*Exercise instructions*
Reproduce each line bearing the word "scene".

*** Information supplied

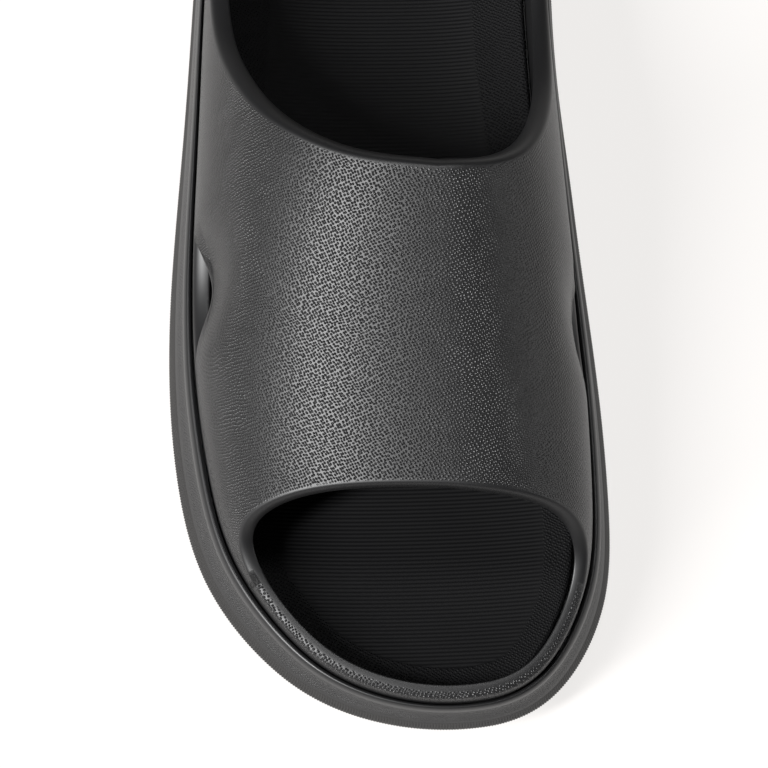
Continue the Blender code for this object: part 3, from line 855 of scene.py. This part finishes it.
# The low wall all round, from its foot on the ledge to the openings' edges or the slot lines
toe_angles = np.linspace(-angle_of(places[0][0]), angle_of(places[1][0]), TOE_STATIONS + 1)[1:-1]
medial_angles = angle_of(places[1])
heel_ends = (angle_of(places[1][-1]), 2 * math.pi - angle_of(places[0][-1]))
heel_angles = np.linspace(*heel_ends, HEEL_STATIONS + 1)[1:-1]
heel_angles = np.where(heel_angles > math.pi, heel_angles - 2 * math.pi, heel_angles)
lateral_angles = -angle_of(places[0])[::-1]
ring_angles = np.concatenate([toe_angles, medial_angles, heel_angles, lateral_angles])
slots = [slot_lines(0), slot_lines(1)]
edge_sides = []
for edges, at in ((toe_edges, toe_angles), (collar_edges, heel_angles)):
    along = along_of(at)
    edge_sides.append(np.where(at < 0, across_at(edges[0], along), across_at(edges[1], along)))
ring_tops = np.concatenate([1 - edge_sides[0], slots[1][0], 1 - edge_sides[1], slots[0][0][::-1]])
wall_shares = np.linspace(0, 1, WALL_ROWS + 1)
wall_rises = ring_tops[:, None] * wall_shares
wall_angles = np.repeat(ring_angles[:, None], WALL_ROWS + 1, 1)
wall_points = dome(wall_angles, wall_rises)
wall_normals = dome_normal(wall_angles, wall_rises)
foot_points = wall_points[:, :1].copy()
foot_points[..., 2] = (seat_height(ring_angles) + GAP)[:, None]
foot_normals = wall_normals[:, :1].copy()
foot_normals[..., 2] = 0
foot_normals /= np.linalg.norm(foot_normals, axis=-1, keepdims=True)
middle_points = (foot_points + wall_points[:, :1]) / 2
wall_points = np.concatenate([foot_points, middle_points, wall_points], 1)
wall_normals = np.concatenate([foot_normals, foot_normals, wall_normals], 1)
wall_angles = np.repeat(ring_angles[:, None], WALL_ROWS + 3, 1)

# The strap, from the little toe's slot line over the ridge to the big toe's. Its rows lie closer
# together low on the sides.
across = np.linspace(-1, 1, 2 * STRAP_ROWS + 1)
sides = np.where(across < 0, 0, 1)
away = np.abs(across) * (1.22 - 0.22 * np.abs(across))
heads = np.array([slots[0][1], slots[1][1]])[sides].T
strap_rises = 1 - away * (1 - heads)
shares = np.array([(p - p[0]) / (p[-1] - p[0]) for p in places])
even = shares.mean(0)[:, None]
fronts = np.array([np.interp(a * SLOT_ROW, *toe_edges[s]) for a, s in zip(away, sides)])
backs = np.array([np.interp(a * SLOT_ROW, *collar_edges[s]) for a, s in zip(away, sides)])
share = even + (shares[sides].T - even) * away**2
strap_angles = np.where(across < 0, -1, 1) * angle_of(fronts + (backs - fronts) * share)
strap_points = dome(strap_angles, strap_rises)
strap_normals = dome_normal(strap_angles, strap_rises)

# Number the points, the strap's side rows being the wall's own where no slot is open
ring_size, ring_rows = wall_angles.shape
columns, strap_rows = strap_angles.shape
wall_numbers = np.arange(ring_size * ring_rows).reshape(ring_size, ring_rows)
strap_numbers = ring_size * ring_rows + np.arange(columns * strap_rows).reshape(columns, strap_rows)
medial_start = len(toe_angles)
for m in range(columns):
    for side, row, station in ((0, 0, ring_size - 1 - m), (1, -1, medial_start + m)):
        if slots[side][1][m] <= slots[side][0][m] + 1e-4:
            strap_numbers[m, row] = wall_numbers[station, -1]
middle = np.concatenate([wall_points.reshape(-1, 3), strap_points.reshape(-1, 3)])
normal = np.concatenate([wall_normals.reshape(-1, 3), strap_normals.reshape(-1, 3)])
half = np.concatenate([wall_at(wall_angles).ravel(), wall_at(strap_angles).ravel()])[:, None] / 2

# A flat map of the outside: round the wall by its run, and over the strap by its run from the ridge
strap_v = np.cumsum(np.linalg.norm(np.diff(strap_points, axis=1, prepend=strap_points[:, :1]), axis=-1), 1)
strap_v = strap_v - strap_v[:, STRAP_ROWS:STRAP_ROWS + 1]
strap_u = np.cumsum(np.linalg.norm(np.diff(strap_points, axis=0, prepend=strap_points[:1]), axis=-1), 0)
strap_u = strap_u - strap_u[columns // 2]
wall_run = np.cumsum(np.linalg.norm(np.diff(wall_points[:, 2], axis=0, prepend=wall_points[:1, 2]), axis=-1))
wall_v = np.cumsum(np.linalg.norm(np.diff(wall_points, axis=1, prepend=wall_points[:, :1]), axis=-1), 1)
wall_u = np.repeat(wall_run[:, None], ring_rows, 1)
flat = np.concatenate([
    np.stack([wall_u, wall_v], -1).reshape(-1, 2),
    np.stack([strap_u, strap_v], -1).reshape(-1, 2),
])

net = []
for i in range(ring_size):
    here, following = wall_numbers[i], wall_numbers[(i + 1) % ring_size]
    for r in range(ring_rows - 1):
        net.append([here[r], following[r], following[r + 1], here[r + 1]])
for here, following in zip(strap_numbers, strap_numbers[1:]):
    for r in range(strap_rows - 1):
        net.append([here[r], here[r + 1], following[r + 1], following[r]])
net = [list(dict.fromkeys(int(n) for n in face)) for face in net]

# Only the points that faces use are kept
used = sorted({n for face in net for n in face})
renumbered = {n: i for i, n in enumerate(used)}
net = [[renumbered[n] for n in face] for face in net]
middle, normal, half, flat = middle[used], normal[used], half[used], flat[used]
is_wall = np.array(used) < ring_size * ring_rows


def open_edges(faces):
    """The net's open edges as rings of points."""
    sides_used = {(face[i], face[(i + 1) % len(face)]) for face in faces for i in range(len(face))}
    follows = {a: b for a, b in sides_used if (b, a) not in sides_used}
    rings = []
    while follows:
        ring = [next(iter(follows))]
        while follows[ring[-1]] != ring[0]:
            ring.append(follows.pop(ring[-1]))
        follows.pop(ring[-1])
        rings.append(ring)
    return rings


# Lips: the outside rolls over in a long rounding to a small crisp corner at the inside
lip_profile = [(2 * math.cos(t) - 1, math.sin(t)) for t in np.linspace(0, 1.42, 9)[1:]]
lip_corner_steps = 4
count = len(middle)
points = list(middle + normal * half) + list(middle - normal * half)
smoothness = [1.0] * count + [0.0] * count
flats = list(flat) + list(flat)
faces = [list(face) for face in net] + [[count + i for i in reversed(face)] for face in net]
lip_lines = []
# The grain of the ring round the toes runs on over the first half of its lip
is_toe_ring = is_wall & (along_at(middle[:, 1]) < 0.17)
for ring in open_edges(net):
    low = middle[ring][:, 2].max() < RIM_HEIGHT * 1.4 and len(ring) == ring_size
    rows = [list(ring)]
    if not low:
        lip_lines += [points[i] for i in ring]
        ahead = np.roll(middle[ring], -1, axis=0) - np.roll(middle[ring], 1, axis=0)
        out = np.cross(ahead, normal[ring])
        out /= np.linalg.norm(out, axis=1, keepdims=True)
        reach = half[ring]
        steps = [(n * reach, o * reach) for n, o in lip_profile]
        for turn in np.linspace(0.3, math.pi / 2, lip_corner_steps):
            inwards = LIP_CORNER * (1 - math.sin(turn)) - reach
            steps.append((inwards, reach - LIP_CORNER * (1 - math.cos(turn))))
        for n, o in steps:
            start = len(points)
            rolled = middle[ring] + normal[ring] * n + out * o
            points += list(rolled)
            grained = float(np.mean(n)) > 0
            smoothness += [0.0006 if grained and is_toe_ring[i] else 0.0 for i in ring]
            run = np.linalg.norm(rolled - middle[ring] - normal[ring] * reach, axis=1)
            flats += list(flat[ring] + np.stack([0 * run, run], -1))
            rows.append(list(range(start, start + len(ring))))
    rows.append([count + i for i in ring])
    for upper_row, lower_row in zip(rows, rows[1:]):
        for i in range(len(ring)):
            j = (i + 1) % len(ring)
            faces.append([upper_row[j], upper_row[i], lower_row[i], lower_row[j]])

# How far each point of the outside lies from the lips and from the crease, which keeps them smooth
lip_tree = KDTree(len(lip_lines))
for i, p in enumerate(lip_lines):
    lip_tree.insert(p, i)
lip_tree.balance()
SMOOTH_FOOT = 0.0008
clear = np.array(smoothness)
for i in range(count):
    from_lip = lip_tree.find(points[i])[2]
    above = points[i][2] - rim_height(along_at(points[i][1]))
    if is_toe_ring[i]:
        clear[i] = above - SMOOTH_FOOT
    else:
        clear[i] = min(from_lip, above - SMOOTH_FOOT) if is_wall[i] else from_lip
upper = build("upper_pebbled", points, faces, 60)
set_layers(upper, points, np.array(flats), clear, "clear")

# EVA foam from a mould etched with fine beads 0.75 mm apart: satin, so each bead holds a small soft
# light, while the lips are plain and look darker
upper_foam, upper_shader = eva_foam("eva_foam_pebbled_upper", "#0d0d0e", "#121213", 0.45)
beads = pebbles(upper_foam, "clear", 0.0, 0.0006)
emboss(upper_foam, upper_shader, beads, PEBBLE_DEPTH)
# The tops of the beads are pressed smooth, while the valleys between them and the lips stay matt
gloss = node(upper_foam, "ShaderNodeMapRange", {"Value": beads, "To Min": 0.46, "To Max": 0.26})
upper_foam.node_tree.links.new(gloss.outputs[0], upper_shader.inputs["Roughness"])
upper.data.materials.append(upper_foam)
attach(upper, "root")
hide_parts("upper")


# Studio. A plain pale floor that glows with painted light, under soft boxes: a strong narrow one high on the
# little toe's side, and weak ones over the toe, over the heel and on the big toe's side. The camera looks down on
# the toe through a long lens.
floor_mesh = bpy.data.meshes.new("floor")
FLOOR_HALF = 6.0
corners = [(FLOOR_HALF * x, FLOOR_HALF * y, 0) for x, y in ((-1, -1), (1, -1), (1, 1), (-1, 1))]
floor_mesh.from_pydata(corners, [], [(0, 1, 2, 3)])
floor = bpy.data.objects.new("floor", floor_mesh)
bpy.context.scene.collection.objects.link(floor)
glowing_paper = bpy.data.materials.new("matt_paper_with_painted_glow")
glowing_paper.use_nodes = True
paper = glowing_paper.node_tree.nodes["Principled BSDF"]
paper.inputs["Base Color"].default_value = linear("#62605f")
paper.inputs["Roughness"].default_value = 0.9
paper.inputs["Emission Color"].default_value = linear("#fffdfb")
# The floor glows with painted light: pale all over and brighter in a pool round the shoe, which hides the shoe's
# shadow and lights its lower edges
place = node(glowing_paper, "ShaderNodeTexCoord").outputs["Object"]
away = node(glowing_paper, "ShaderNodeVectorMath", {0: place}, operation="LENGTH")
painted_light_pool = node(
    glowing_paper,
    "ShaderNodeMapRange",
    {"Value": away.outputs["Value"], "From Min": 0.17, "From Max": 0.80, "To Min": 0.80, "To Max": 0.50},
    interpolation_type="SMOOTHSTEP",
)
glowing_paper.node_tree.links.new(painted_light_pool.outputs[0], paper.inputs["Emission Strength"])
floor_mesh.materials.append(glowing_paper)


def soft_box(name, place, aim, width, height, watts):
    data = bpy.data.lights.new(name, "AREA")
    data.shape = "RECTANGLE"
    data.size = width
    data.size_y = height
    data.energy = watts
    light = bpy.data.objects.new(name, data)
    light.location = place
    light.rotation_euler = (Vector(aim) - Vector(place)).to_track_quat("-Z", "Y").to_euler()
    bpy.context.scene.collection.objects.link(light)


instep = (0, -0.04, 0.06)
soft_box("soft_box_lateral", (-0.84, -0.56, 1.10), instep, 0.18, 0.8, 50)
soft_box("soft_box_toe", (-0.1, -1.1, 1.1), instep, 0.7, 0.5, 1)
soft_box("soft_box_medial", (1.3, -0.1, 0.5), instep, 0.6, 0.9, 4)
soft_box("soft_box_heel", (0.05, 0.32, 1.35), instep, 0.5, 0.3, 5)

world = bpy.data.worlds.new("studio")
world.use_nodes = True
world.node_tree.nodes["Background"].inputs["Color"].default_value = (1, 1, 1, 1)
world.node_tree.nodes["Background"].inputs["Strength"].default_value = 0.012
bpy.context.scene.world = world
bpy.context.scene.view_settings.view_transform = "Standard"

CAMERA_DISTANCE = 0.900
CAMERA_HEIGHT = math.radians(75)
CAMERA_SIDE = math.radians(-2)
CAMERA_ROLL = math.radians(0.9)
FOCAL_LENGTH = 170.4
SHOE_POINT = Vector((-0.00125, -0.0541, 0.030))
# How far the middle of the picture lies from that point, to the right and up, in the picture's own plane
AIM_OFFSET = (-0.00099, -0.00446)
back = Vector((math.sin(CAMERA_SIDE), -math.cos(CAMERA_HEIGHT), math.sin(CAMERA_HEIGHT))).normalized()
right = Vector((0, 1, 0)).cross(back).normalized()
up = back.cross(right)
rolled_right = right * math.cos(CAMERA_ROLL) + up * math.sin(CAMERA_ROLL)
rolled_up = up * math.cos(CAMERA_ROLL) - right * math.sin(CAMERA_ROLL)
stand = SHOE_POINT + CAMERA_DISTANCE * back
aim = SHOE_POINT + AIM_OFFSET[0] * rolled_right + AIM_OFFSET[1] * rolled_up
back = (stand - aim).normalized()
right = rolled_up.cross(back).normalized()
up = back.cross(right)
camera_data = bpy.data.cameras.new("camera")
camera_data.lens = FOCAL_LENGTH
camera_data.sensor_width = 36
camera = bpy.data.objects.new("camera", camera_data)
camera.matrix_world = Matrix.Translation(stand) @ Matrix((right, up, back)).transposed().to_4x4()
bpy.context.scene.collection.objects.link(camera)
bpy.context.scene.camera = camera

******

*Answer to this exercise*
Continue the Blender code for this object: part 3, from line 855 of scene.py. This part finishes it.
bpy.context.scene.collection.objects.link(floor)
    bpy.context.scene.collection.objects.link(light)
bpy.context.scene.world = world
bpy.context.scene.view_settings.view_transform = "Standard"
bpy.context.scene.collection.objects.link(camera)
bpy.context.scene.camera = camera